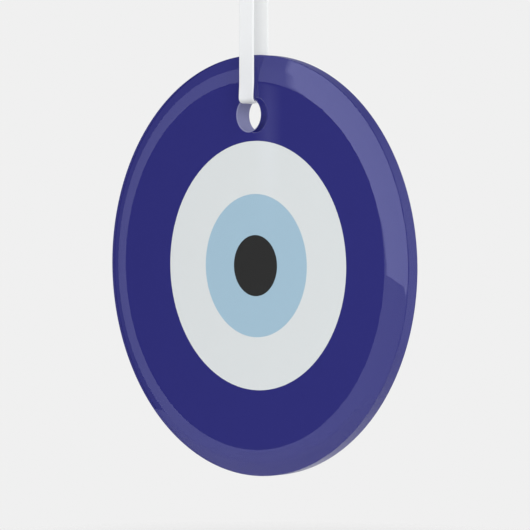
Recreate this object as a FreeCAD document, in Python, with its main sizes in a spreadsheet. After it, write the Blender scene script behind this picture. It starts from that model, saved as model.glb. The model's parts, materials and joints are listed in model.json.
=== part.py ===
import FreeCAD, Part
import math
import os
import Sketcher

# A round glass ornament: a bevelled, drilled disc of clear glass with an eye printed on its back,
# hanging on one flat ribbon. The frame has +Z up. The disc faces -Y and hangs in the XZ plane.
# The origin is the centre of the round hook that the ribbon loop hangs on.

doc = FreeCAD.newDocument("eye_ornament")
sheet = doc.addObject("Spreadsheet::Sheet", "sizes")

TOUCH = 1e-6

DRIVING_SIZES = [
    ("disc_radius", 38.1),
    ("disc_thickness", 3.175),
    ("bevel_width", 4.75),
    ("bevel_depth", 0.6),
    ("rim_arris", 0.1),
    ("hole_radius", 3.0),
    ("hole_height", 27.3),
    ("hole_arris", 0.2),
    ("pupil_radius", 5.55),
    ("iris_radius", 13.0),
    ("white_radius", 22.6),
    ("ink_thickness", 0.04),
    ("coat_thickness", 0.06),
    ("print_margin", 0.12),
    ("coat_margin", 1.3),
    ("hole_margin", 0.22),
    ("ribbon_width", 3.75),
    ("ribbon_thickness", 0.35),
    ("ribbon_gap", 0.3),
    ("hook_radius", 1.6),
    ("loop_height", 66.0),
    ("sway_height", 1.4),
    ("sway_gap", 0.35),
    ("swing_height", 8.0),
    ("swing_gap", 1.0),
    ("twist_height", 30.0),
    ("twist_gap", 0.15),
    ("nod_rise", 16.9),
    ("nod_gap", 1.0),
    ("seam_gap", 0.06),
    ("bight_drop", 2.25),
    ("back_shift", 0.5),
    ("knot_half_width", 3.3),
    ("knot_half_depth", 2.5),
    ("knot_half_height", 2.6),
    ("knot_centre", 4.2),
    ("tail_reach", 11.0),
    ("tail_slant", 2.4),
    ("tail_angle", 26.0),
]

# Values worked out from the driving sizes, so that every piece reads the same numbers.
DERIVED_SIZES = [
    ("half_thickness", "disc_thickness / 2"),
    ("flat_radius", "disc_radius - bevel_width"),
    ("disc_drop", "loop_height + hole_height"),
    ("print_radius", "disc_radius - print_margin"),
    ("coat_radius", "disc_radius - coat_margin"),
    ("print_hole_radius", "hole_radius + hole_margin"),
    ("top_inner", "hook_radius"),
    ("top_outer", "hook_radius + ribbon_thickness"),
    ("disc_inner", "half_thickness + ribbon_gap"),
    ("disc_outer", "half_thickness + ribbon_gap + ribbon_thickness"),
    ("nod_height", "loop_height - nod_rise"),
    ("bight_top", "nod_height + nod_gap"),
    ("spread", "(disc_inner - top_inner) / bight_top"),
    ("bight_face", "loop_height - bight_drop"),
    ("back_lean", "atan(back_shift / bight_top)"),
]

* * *

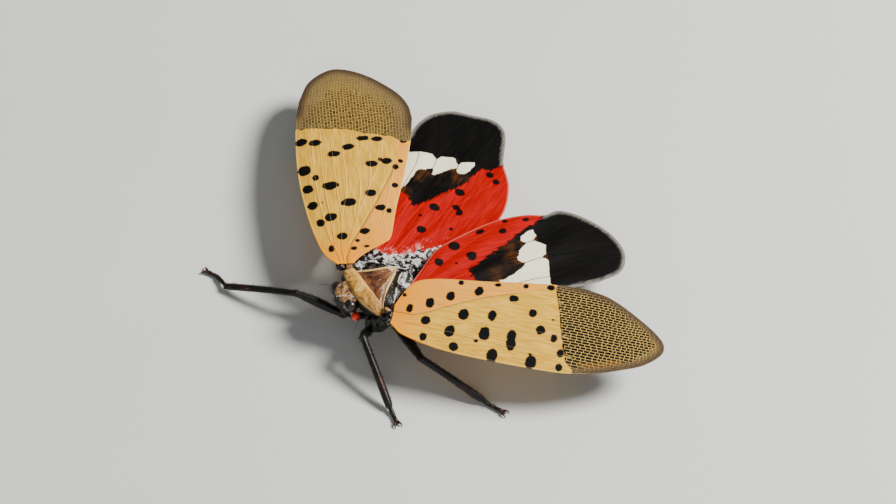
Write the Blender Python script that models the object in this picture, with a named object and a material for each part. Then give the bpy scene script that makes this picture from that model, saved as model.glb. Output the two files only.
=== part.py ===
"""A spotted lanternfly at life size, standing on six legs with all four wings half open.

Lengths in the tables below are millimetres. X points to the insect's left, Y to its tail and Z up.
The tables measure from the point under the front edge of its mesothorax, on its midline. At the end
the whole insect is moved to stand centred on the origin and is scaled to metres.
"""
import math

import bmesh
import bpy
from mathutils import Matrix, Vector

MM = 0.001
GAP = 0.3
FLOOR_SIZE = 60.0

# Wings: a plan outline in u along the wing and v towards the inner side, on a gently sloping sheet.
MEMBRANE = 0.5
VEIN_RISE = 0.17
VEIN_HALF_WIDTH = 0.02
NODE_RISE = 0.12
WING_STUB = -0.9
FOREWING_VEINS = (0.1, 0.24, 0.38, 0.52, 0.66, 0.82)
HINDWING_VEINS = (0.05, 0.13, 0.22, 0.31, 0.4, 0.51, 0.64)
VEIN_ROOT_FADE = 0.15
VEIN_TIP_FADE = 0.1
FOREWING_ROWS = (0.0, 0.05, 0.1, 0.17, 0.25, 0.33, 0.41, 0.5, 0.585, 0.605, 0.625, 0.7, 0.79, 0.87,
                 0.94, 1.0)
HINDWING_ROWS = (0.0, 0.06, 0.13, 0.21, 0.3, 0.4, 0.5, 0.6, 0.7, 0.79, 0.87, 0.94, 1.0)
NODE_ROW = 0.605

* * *

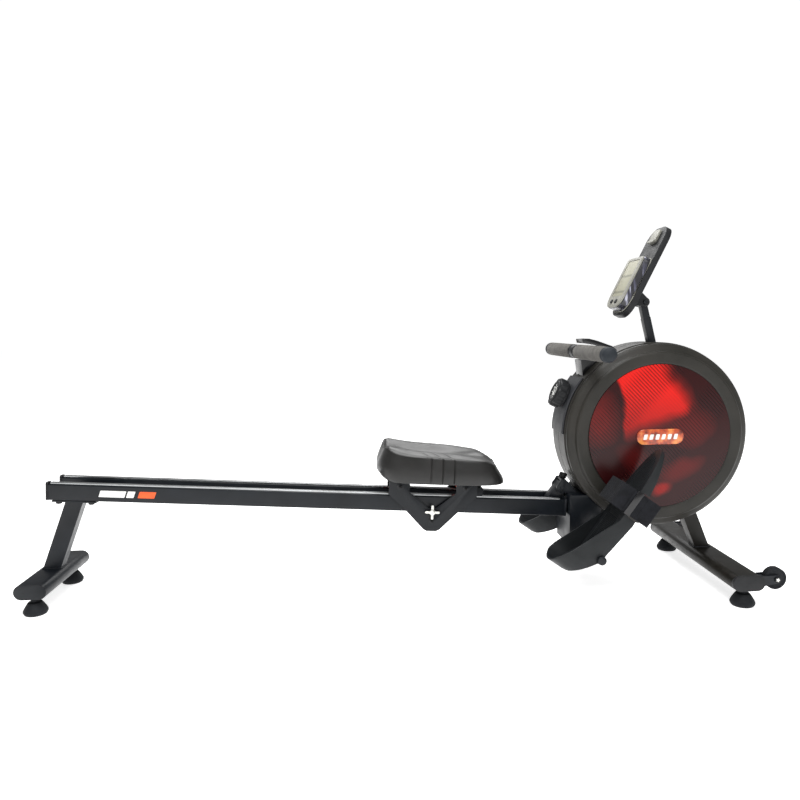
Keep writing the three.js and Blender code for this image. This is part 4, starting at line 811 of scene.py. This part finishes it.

Written exercise - Above are the records. Print exactly, and only, the lines from the line with "Recreate this object" to the line with "import Sketcher", both inclusive.

Finished exercise -
Recreate this object as a FreeCAD document, in Python, with its main sizes in a spreadsheet. After it, write the Blender scene script behind this picture. It starts from that model, saved as model.glb. The model's parts, materials and joints are listed in model.json.
=== part.py ===
import FreeCAD, Part
import math
import os
import Sketcher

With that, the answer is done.